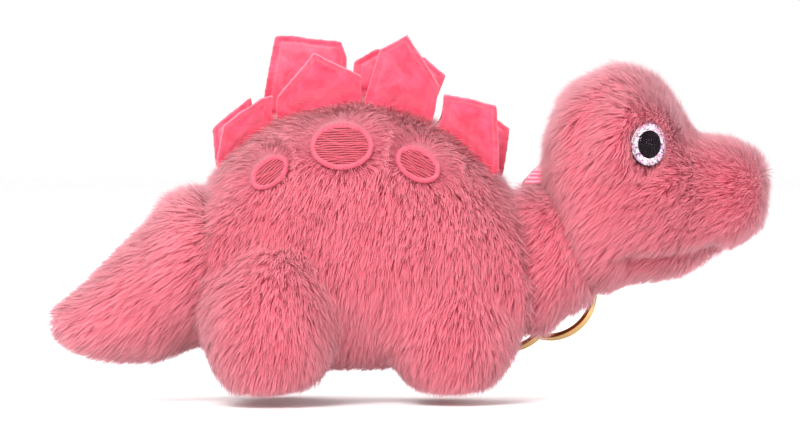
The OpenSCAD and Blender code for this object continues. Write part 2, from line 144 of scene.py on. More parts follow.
def new_material(name: str) -> tuple[bpy.types.Material, bpy.types.NodeTree, bpy.types.Node, bpy.types.Node]:
    """Makes an empty node material.

    Args:
        name: what the real material is.

    Returns:
        The material, its tree, its Principled shader and its output node.
    """
    material = bpy.data.materials.new(name)
    material.use_nodes = True
    tree = material.node_tree
    tree.nodes.clear()
    shader = add_node(tree, "ShaderNodeBsdfPrincipled")
    output = add_node(tree, "ShaderNodeOutputMaterial", {"Surface": shader.outputs[0]})
    return material, tree, shader, output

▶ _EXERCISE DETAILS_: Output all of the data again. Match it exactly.

▶ _SOLUTION TO THIS EXERCISE_:
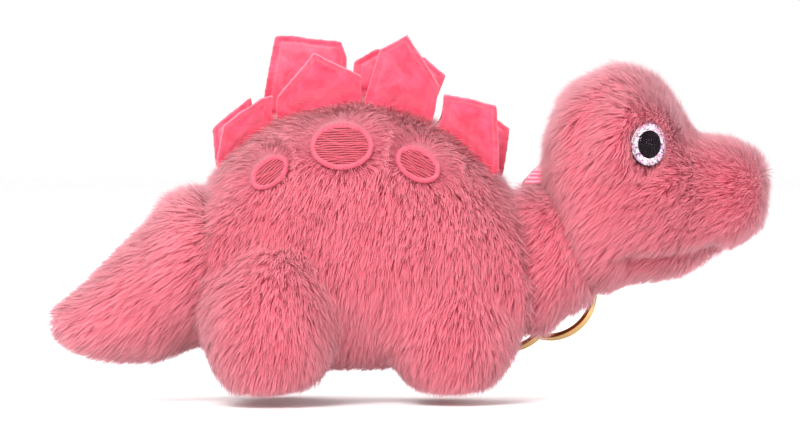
The OpenSCAD and Blender code for this object continues. Write part 2, from line 144 of scene.py on. More parts follow.
def new_material(name: str) -> tuple[bpy.types.Material, bpy.types.NodeTree, bpy.types.Node, bpy.types.Node]:
    """Makes an empty node material.

    Args:
        name: what the real material is.

    Returns:
        The material, its tree, its Principled shader and its output node.
    """
    material = bpy.data.materials.new(name)
    material.use_nodes = True
    tree = material.node_tree
    tree.nodes.clear()
    shader = add_node(tree, "ShaderNodeBsdfPrincipled")
    output = add_node(tree, "ShaderNodeOutputMaterial", {"Surface": shader.outputs[0]})
    return material, tree, shader, output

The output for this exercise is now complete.